Description: Not a new subject but anyway..
Wrote this with my boyfriend Localfreak.
To Cut -------------------------------------------
The Blade tears through the same old Hole
But still I cannot stop
The Anger bleeds from in my soul
The emotional first cut
A Blaze Of Red and sweet Release
Echoes from my nerves
But pain it does not seem to cease
Each night it still returns
An addiction to rely on each long day
When nobody else feels
A lifeline to grab and to help you stay
Within a life filled corpse
A manmade razor not built for this
But to clean a smiling face
Now destroying and cutting the surface
Of a child of the human race
A desire like this cannot be resisted
By those of us with the truthful lives
Implements drag then are twisted
To wrench emotions pain from inside
A heart to shatter and veins to break
But still it hurts less than each breath we must take
People to smile for and laughs to fake
As tears roll down from my eyes
I really like the overall tone of this piece, you capture all too well these feelings. "sweet release" is a phrase i myself have used...eerie, isn't it? Your rhyme has good flow, but I would watch out for cliché rhyme words. I like your use of this/surface...that is a good one. keep writing!
tk
ps my only request is you take a look at mine...i think you'd like 'who will i be today?", "empty shell" and "o night".....but browse, and please comment, comment comment!!

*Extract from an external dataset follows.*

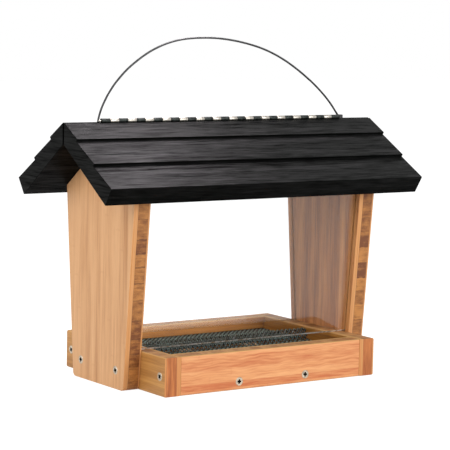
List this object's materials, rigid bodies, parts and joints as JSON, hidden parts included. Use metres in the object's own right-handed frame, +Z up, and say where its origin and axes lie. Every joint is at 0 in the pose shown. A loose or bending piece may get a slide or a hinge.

Hey sweets, I feel awfl commenting on this poem so I'm only going to comment on half of it, your half xP (you need more comments, COME ON PEOPLE, COMMENT THIS YOUNG LADY)
You do have a really nice use of rhymes and it always has been surprising that you can write this type of "self harm" poetry without using the standard awful chliched "Knife/life, Alone/Phone" etc wording.
I also liked the way you approached it with anger in this piece as opposed to the usual, "feel sorry for me" work I read day in day out.
Maybe it's because I know you and can see all of these actions and feelings in you, or maybe because you made it personal, from your own point of view: but I can for once say that that is a true poem.